JBN.S: – How to prevent disparate influences from coloring what you’re doing?

HD: – I don’t think there is anything wrong with other influences. They can be enriching and help you develop yourself. Nevertheless, it is important to stay focused on ones own sound.

JBN.S: – What’s the balance in music between intellect and soul?

HD: – Both are part of music. Although soul may be the more essential one. Intellect is important in order to create new ideas and to provide a direction. But without soul your playing will sound weak. It adds something to the music the intellect cannot.

JBN.S: – There’s a two-way relationship between audience and artist; you’re okay with giving the people what they want?

HD: – I don’t think any artist should change his work to please the audience. I will not play differently because someone asks for it. But I totally believe the atmosphere that we and the audience create together changes the way we play in a subtler way.

JBN.S: – How can we get young people interested in jazz when most of the standard tunes are half a century old?
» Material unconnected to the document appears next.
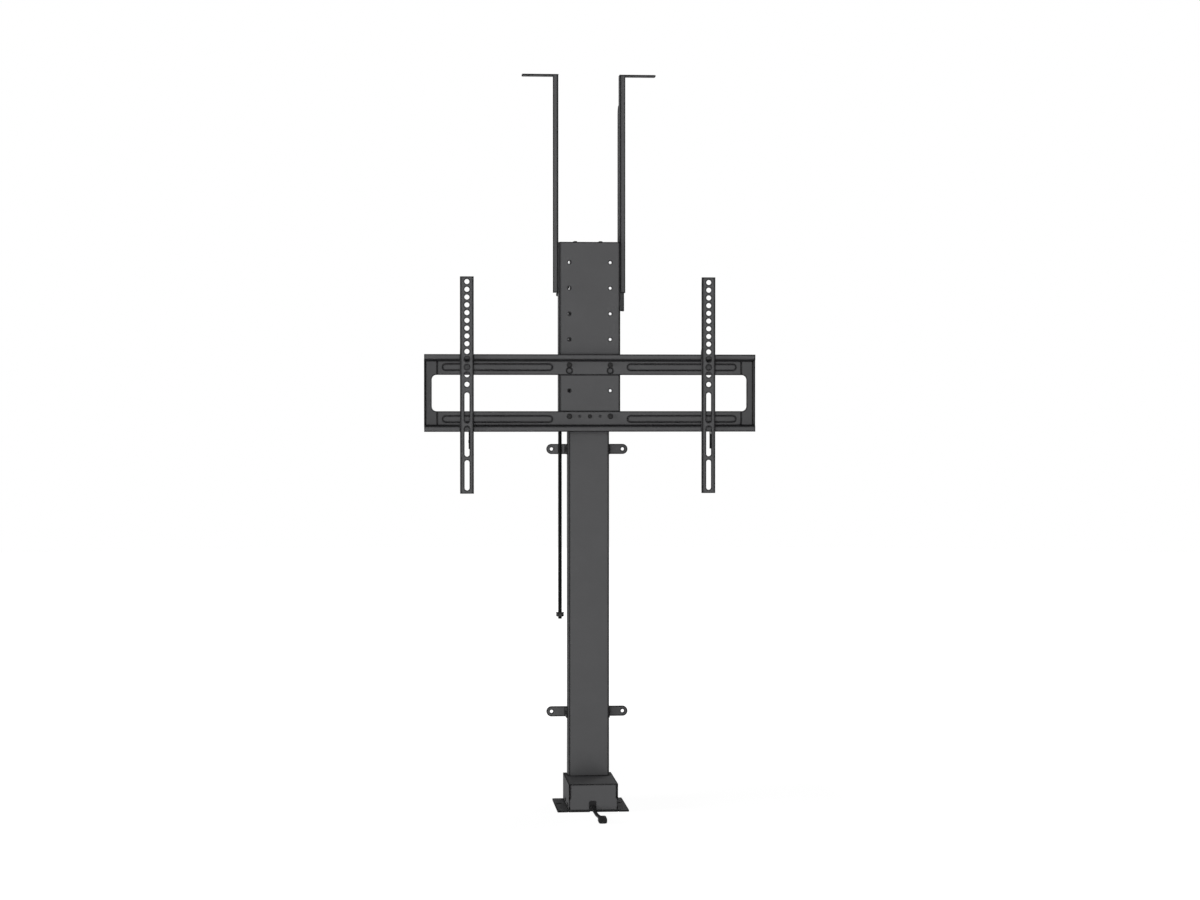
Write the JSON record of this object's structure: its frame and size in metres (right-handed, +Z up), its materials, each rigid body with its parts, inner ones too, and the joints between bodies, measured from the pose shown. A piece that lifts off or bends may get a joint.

It would help to make Jazz more accessible to a young audience. For many people jazz is something complicated and weird and hard to listen to. I guess there should be some early education programs. Show kids in kinder garden how much fun it is to improvise.

JBN.S: – John Coltrane said that music was his spirit. How do you understand the spirit and the meaning of life?

HD: – I can`t tell anything about the meaning of life but I think making music and making music together with other people is always a spiritual thing. Something that is about a connection to some inner part of yourself and a very special and deep connection to your fellow musicians.

JBN.S: – If you could change one thing in the musical world and it would become a reality, what would that be?

HD: – Live music should be a bigger thing again. There should be more live music that people can listen to and it should be easier for the musicians to make a living out of making music.

JBN.S: – Who do you find yourself listening to these days?

HD: – Lots of different stuff. One thing I always come back to is Bobo Stenson´s Trio. An all-time favourite. Beside this, I discovered this singer songwriter, a guy named Alan Hampton, who I listen a lot to these days. Maria Rita, the singer from Brasil. And some electronic music as well. Jon Hopkins for example.

JBN.S: – Let’s take a trip with a time machine, so where and why would you really wanna go?

HD: – To listen to John Coltrane´s quartet live in New York in the early 60ies for once. That would be amazing.

JBN.S: – I have been asking you so far, now may I have a question from yourself…

HD: – What made you start your website jazzbluesnews.space?